Once Bitten, Twice Shy
There is no greater or more terrible art practiced by football fans than self-deception. (Hooliganism and racism are more terrible, of course, but they’re not arts - and one could conceivably argue that perpetrators or either are not real fans of the sport. But that’s another topic for another day.)
Flat-Earthers, conspiracy theorists, fans of Mumford & Sons who think there’s something noble in banjos and beards … they’re got nothing on us devotees of the beautiful game. We can pretty much convince ourselves of anything, provided results go in our favour. Dived for a penalty? Worth it for three points. Got an opponent sent off by feigning injury? Their lot do it all the time. The manager’s a fascist? What the hell, we beat that lot from up the road AT THEIR PLACE. A century of tradition flushed down the bog so we can flog pretty-coloured shirts in the Far East? We’re in the Premier League now, boyo, so so what? It’s all dirty and dishonourable but where’s the honour in football these days, anyway? Where’s the humanity? Sometimes, it seems the only beautiful things left in the game are Barcelona, Swansea, Germany and the beatific smile on the face of the Manchester City bank manager.

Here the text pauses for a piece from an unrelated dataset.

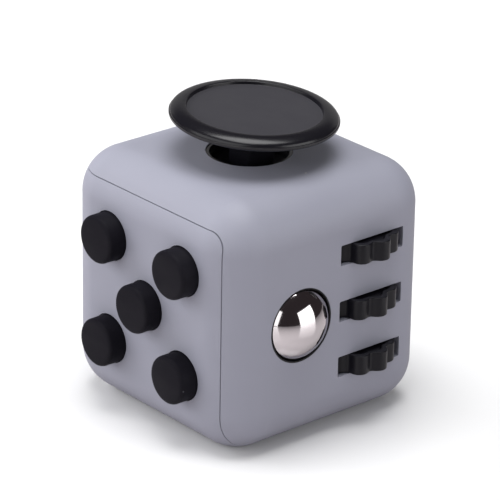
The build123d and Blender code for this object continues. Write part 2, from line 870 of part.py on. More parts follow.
with BuildPart() as flip_rocker:
    with BuildSketch(rocker_plane):
        with BuildLine():
            Polyline(
                (-rocker_bottom, -rocker_radius - cut_past),
                (rocker_end_height, -rocker_radius - cut_past),
                (rocker_middle_height, 0),
                (rocker_end_height, rocker_radius + cut_past),
                (-rocker_bottom, rocker_radius + cut_past),
                close=True,
            )
        make_face()
        Circle(rocker_radius, mode=Mode.INTERSECT)
        Circle(rocker_hub_radius)
        with Locations((-tail_depth / 2, 0)):
            Rectangle(tail_depth, 2 * (tail_bore_radius + tail_wall))
    extrude(amount=rocker_width / 2, both=True)
    with BuildSketch(rocker_plane):
        Circle(pin_radius + running_gap)
    extrude(amount=rocker_width, both=True, mode=Mode.SUBTRACT)
    outward = Plane(origin=rocker_plane.origin, x_dir=rocker_plane.y_dir, z_dir=rocker_plane.x_dir)
    face_edges = flip_rocker.edges().filter_by(
        lambda edge: outward.to_local_coords(edge.center()).Z > rocker_middle_height / 2
        and abs(outward.to_local_coords(edge.center()).X) > rocker_radius / 5
    )
    fillet(face_edges, rocker_edge_radius)
    bars(outward, -tail_depth, -tail_bore_top, tail_bore_radius, mode=Mode.SUBTRACT)
finished(flip_rocker, "flip_rocker")

plunger_radius = tail_bore_radius - sliding_gap
plunger_top = -plunger_reach + plunger_length

with BuildPart() as flip_plunger:
    bars(outward, -plunger_reach + plunger_radius, plunger_top, plunger_radius)
    with Locations(outward.offset(-plunger_reach + plunger_radius).location):
        Sphere(plunger_radius)
finished(flip_plunger, "flip_plunger")

with BuildPart() as flip_spring:
    tubes(
        outward,
        plunger_top + seat_gap,
        -tail_bore_top - seat_gap,
        plunger_radius,
        plunger_radius - spring_wire,
    )
finished(flip_spring, "flip_spring")

with BuildPart() as flip_pin:
    bars(cradle_plane, -cradle_half_width, cradle_half_width, pin_radius)
    chamfer(flip_pin.edges(), pin_radius / 5)
finished(flip_pin, "flip_pin")

with BuildPart() as flip_cradle:
    cradle_bottom = -cradle_floor_radius - cradle_wall
    with BuildSketch(cradle_plane):
        with Locations(((cradle_bottom + cradle_top) / 2, 0)):
            Rectangle(cradle_top - cradle_bottom, 2 * cradle_half_height)
    extrude(amount=cradle_half_width, both=True)
    with BuildSketch(cradle_plane):
        shelf = -rocker_bottom - rocker_radius * sin(rocker_tilt * pi / 180) - cradle_clearance
        cradle_mouth = cradle_top + cut_past
        with Locations(((shelf + cradle_mouth) / 2, 0)):
            Rectangle(cradle_mouth - shelf, 2 * (rocker_radius + cradle_clearance))
        Circle(cradle_floor_radius)
    extrude(amount=cradle_half_inside, both=True, mode=Mode.SUBTRACT)
    with BuildSketch(cradle_plane):
        Circle(pin_radius + screw_gap)
    extrude(amount=cradle_half_width + cut_past, both=True, mode=Mode.SUBTRACT)
    for spot in cradle_ear_spots:
        side = 1 if spot[1] > 0 else -1
        ear_root = side * (cradle_half_height - cradle_wall / 2)
        bars(flip_plane, cradle_ear_seat, cradle_ear_seat + ear_thickness, ear_radius, [spot])
        slab(
            flip_plane,
            cradle_ear_seat,
            cradle_ear_seat + ear_thickness,
            (-ear_radius, min(ear_root, spot[1])),
            (ear_radius, max(ear_root, spot[1])),
        )
    bars(
        flip_plane,
        cradle_ear_seat,
        cradle_ear_seat + ear_thickness,
        screw_hole_radius,
        cradle_ear_spots,
        Mode.SUBTRACT,
    )
finished(flip_cradle, "flip_cradle")

with BuildPart() as flip_cradle_screws:
    screws(flip_plane, cradle_ear_seat, inner_half - cradle_ear_seat, cradle_ear_spots)
finished(flip_cradle_screws, "flip_cradle_screws")

# ---- Spinning dial -------------------------------------------------------------------------------

with BuildPart() as spin_dial:
    bars(spin_plane, dial_back, dial_front, dial_radius)
    front_rim = spin_dial.edges().filter_by(GeomType.CIRCLE).sort_by(Axis.X)[0]
    fillet(front_rim, dial_rim_rounding)
    with BuildSketch(spin_plane.offset(dial_back)):
        with PolarLocations(dial_radius + dial_groove_radius - dial_groove_depth, dial_grooves):
            Circle(dial_groove_radius)
    extrude(amount=dial_front - dial_back, mode=Mode.SUBTRACT)
    dimple_sphere = (dimple_radius**2 + dimple_depth**2) / (2 * dimple_depth)
    with Locations(spin_plane.offset(dial_front + dimple_sphere - dimple_depth).location):
        with Locations((0, dimple_offset, 0)):
            Sphere(dimple_sphere, mode=Mode.SUBTRACT)
    bars(spin_plane, spindle_end, dial_back, spindle_radius)
    bars(spin_plane, spindle_end, half_side, screw_bore_radius, mode=Mode.SUBTRACT)
finished(spin_dial, "spin_dial")

with BuildPart() as spin_wave_washer:
    tubes(spin_plane, washer_end, boss_end - seat_gap, retainer_radius, spindle_radius + sliding_gap)
finished(spin_wave_washer, "spin_wave_washer")

with BuildPart() as spin_retainer:
    tubes(spin_plane, retainer_end, spindle_end, retainer_radius, screw_hole_radius)
finished(spin_retainer, "spin_retainer")

with BuildPart() as spin_screw:
    screws(spin_plane, retainer_end, inner_half - retainer_end, [(0, 0)])
finished(spin_screw, "spin_screw")
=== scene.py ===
"""The looks of a fidget cube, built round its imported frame.

Each control of the cube is a class whose fields hold its sizes in millimetres and whose methods build and
dress its pieces. A new piece is a surface worked out with numpy on a grid of two parameters.
"""

import json
import logging
import math
from dataclasses import dataclass, field
from enum import Enum

import bmesh
import bpy
import numpy as np
from mathutils import Matrix, Vector


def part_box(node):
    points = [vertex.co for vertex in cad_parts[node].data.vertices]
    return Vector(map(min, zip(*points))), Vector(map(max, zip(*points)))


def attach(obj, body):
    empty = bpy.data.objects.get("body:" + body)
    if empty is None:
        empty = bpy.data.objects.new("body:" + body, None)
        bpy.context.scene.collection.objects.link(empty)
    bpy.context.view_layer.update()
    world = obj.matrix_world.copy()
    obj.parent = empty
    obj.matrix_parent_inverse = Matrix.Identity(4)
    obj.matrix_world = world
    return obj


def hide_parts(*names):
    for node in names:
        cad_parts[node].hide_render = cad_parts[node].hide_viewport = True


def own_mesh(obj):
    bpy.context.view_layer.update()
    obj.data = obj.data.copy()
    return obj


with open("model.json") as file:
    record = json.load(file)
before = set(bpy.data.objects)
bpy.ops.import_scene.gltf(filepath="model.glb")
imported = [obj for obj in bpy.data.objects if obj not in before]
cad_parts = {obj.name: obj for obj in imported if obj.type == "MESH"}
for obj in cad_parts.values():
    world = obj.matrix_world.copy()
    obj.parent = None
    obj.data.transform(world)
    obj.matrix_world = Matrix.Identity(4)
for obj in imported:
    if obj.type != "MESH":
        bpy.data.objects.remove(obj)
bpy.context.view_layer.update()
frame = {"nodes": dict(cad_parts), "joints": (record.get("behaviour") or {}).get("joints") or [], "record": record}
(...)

But even to the most cynical, jaded, seen-it-all-before-and-shrugged-in-resigned-dismay-at-the-reprehensible-lack-of-morals-in-the-game diehard (and make no mistake, it has become too much for some; Sunderland have lost a number of fans since Paolo Di Canio’s appointment and a fair few Cardiff supporters have binned their season tickets since the Bluebirds became the Redbreasts) some things are so far beyond the Pale that they’re somewhere in the middle of the Atlantic Ocean. There are some things that occur on a football pitch that cannot be ignored, excused or glossed over - and whether you’re a fan of Liverpool, Leyton Orient or Lycanthropy Rovers, biting another player is one of them.
Violence is an accepted - no, encouraged - part of football in the modern era. We’re not quite as far down the road as ice hockey, where the rucks are often more interesting than the pucks, but any one who doesn’t get a sneaking sense of enjoyment when millionaire professional footballers cattily break out the handbags and recreate the scene in Friends where Ross and Chandler get into a non-fight with some dudes over the sofa in Central Perk is either the greatest self-deceiver in the world of football or Sepp Blatter. (Which is pretty much the same thing, come to think of it.) We know it has no place in football, and we know that the more the players cattily and halfheartedly slap at each other, the more the meatheads in the Stone Island jackets will kick seven bells out of each other in pubs, back streets and motorway service station car parka, just like they did in The Bad Old Days. (Although they don’t need any encouragement to do that; firms fight each other and always will. Even people within the higher echelons of the game no longer bother pretending that hooliganism is a thing of the past. But that, like I said, isn’t the issue I’m addressing.) Yet still we condone it.
However, even the most voyeuristic tourist of on-field football scraps cannot gloss over one player biting another. It’s one of the most disgusting, bestial (or do I simply mean inhuman?) things a person can do. This isn’t a spat; it isn’t even spitting, that other great oral horror. It’s dirty, it’s degrading and it’s utterly unacceptable. So to see Luis Suarez sinking his teeth into Bratislav Ivanovic this afternoon isn’t just appalling for me as a fan of Liverpool, the club that this genius of a player and sorry excuse for a person has so let down; it makes me ashamed to be a football fan at all, because I suspect that despite everything the sky somehow won’t fall in over this.
Fans, pundits, players and journalists are all rightly outraged by Suarez’s actions - but for how long? Will Suarez be transfer-listed by Liverpool? Will he be banned from ever playing professional sport with other human beings again? The latter is unlikely and the former is only marginally more conceivable - and that casts the whole game of football in an unpleasant light. If Liverpool forgive Luis Suarez for the unforgivable (and if he ever plays for the club again, that is precisely what they will have done, and not for the first time) then they will be complicit in something rotten; if the Premier League, UEFA and FIFA don’t ban him for life, they will be too; and if we as fans don’t speak out against Suarez, and show our anger and dismay and contempt and shame, then so are we. Suarez is already pilloried by opposition supporters; it’s time for Liverpool fans to do the same.
Personally speaking, I can no longer consider myself to be a fan of Liverpool as long as Luis Suarez is employed by the club. I’m mortified that I allowed my anger and disgust at his racial slurs against Patrice Evra to dissipate, that I let myself push such abhorrence a little further back into my mind each time one of his shots hit the back of the net. To carry on deceiving myself, in the modern way, that anything is excusable in football so long as the team is winning, would leave me struggling to consider myself a human being. Football may have lost its humanity; I’d rather keep hold of mine.